GIVEN REQUEST | Begin with the line that contains "obj.matrix_world = Matrix.Identity(4)" and end with the line that contains "for member in", transcribing exactly each line in that stretch and no other.

DATA EXCERPT |
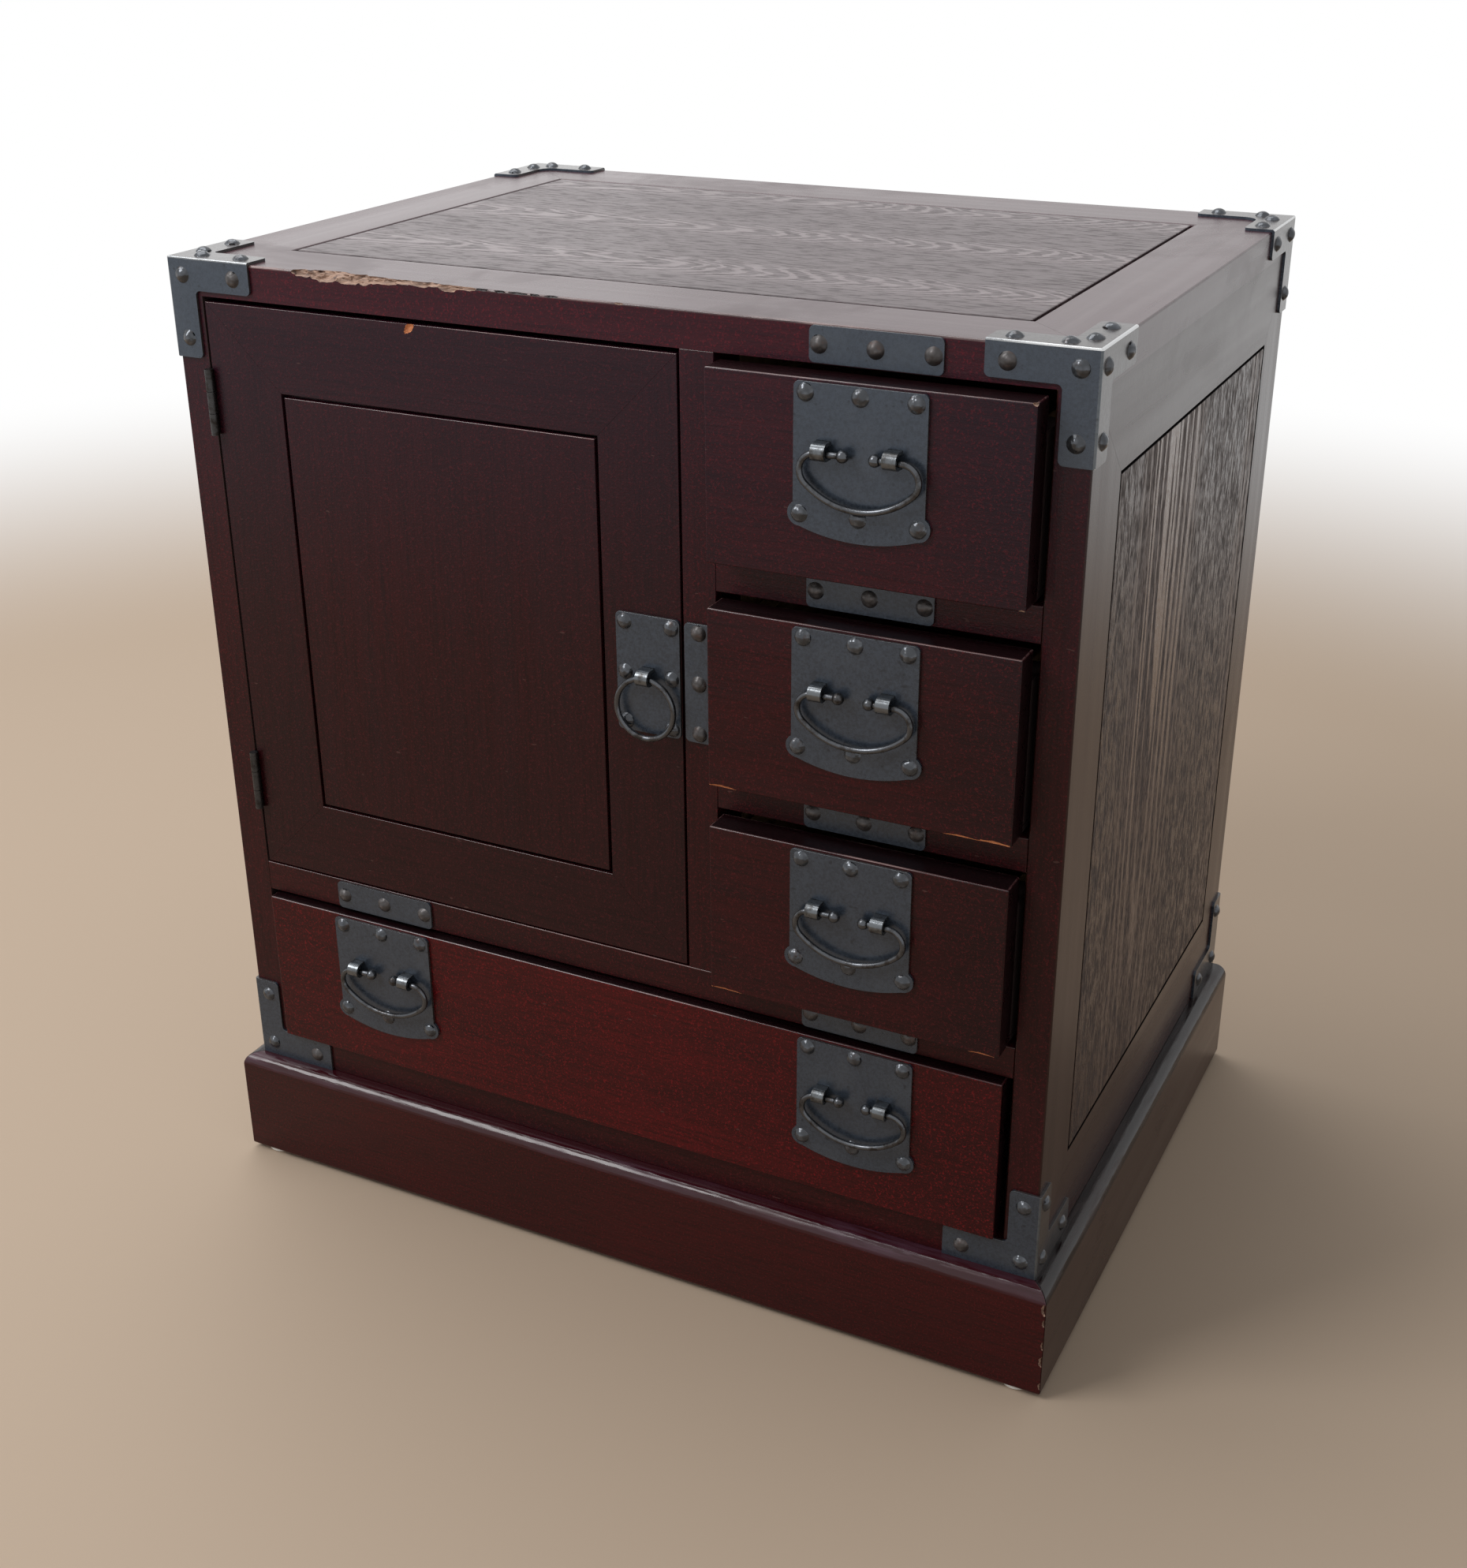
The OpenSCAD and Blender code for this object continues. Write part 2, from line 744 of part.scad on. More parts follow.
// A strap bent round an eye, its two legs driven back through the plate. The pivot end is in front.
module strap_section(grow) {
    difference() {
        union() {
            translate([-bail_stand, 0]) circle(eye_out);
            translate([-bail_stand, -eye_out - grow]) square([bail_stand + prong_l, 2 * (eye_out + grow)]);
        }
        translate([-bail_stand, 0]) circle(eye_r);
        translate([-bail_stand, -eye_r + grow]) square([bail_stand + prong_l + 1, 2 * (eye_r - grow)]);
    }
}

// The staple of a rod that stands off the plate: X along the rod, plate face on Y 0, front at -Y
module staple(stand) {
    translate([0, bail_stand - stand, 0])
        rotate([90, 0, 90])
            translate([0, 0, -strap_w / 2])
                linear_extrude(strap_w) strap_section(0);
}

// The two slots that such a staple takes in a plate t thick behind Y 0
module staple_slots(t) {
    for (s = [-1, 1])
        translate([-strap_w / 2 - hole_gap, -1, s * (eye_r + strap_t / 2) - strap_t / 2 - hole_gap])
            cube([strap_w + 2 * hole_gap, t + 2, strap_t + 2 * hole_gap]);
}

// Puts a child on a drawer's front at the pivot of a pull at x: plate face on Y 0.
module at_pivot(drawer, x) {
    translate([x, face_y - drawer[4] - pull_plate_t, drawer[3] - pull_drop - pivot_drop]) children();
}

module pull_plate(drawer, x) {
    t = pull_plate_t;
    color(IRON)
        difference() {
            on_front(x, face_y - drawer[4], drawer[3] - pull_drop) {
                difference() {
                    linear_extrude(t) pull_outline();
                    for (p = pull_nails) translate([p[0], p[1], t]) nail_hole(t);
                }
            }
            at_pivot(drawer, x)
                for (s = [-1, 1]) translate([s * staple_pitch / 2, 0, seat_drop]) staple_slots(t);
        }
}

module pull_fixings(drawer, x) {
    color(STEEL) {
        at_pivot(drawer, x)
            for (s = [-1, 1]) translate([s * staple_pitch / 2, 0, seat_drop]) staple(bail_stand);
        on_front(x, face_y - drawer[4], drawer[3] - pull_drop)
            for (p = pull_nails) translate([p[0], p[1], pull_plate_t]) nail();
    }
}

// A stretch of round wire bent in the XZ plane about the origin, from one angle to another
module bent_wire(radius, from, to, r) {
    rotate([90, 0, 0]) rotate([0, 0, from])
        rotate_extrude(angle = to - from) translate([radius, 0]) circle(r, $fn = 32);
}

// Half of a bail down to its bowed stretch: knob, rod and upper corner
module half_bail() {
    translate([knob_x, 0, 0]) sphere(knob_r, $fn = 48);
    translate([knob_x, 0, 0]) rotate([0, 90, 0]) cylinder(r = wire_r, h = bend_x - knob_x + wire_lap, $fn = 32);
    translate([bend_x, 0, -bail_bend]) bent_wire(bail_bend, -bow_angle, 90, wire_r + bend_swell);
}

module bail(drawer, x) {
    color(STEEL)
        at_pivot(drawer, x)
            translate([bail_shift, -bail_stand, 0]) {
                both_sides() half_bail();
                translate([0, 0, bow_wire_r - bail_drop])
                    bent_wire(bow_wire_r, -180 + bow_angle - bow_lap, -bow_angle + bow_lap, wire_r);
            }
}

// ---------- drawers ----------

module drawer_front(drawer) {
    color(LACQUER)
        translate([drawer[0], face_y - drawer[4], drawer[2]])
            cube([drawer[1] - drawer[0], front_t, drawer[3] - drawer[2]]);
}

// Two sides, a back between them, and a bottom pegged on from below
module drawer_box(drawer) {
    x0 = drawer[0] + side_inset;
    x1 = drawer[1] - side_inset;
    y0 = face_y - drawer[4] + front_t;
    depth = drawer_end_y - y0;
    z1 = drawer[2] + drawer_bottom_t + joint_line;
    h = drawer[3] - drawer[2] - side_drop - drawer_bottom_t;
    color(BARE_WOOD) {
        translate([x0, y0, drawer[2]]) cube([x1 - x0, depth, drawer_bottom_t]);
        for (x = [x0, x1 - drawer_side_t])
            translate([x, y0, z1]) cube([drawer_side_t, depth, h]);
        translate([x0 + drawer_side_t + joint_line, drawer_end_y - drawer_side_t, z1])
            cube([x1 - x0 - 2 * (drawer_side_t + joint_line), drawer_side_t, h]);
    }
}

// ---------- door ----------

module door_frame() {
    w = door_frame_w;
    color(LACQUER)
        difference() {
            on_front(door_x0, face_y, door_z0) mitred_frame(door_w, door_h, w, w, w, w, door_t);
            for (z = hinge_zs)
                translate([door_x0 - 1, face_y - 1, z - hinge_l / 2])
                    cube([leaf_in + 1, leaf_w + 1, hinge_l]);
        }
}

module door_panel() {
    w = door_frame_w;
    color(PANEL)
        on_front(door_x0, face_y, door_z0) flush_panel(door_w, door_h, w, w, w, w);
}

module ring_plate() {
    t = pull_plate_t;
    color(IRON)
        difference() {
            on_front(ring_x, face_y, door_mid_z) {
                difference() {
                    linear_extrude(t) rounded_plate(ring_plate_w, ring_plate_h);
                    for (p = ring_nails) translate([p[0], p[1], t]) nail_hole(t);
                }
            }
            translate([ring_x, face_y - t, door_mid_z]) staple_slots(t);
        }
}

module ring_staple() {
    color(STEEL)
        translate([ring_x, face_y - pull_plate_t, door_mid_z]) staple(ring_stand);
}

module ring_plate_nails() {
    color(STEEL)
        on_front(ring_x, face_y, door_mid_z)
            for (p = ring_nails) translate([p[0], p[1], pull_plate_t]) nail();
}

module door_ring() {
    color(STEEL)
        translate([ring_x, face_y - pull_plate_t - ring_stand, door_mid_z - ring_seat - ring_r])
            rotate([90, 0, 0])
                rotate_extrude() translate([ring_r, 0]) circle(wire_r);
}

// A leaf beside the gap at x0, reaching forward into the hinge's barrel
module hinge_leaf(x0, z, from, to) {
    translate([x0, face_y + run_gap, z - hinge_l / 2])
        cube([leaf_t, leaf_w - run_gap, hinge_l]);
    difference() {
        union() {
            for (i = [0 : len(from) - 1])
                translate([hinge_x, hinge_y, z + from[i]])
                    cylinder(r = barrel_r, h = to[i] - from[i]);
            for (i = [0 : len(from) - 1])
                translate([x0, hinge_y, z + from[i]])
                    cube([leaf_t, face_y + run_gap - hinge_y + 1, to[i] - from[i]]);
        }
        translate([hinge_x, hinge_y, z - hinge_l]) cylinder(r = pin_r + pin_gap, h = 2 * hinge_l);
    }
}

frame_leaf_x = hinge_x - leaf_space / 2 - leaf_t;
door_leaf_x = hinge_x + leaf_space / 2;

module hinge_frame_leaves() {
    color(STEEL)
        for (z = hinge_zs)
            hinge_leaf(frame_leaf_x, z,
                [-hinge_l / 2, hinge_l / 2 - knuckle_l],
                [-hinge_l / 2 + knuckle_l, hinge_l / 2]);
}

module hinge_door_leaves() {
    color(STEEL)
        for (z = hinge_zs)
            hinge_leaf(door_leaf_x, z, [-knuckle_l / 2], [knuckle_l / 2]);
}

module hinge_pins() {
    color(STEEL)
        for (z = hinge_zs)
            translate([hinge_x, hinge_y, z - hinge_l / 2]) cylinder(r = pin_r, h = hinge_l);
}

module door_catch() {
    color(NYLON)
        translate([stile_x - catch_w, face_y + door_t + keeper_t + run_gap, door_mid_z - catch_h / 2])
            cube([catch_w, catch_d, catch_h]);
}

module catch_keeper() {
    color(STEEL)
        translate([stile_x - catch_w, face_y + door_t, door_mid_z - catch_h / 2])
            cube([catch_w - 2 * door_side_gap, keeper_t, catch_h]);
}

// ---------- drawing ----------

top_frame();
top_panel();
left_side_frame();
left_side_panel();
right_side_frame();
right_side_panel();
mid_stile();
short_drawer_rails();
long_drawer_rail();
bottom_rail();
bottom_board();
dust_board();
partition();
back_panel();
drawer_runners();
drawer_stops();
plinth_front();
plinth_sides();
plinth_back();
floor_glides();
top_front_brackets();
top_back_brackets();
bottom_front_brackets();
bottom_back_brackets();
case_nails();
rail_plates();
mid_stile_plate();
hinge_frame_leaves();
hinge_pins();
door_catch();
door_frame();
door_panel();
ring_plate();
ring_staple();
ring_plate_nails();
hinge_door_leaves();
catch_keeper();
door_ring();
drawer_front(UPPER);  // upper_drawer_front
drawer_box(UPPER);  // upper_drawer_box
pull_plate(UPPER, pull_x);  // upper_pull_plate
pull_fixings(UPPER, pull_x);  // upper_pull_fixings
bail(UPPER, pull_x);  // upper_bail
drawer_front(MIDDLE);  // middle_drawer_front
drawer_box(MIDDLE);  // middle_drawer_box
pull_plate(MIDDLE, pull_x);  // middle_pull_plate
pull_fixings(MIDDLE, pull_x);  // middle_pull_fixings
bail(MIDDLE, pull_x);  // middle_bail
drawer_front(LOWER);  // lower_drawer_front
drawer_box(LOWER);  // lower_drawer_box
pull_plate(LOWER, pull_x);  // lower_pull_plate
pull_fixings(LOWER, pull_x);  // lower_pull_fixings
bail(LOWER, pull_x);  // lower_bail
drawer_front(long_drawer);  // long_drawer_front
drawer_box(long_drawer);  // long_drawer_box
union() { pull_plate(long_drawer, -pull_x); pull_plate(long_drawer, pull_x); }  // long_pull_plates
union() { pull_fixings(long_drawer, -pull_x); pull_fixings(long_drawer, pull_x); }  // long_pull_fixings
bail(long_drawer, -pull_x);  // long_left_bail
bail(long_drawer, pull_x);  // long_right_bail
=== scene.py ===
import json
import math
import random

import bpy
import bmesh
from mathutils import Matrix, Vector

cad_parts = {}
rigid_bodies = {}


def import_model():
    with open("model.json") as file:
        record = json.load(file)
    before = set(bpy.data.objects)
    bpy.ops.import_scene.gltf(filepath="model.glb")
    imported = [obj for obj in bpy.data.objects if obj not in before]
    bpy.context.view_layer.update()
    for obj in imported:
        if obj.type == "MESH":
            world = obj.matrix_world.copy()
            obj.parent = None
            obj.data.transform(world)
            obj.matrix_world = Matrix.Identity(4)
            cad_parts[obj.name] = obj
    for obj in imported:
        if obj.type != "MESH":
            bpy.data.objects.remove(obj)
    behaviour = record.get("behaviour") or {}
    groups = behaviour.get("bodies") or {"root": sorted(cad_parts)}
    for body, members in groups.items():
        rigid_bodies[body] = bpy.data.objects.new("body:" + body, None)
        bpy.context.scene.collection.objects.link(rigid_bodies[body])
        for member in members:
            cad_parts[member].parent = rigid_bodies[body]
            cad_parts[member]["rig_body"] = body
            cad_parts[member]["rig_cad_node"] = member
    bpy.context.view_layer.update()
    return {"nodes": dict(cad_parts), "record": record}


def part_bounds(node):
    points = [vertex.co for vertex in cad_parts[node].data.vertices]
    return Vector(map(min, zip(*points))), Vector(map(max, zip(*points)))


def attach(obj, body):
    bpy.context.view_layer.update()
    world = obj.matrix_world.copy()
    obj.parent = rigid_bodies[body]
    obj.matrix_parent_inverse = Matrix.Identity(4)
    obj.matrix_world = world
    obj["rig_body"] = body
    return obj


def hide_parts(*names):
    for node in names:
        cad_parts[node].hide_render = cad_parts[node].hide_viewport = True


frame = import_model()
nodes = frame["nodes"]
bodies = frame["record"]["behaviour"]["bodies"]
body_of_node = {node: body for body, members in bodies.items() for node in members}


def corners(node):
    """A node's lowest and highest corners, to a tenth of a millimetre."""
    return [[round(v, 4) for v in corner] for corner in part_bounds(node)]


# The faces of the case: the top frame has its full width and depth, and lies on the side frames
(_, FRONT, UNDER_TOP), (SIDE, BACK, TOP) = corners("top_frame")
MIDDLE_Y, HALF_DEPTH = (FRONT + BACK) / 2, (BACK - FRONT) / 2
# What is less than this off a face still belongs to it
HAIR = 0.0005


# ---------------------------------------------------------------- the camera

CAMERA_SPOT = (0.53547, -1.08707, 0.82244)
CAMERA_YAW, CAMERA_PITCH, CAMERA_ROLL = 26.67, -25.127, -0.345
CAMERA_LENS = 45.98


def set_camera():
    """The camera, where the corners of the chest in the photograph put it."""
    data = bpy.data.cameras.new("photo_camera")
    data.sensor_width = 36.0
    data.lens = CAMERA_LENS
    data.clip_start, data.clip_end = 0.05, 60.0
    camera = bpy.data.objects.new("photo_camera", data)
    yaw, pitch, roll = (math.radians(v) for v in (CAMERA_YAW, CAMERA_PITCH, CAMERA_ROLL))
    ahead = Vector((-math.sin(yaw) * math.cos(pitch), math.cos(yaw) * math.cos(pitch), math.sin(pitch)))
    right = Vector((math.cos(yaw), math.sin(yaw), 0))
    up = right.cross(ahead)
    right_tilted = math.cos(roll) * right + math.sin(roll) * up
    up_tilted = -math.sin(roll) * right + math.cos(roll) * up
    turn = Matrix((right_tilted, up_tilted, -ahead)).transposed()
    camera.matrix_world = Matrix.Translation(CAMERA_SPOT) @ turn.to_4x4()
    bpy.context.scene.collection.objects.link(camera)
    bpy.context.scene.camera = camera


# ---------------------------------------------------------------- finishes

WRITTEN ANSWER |
            obj.matrix_world = Matrix.Identity(4)
            cad_parts[obj.name] = obj
    for obj in imported:
        if obj.type != "MESH":
            bpy.data.objects.remove(obj)
    behaviour = record.get("behaviour") or {}
    groups = behaviour.get("bodies") or {"root": sorted(cad_parts)}
    for body, members in groups.items():
        rigid_bodies[body] = bpy.data.objects.new("body:" + body, None)
        bpy.context.scene.collection.objects.link(rigid_bodies[body])
        for member in members:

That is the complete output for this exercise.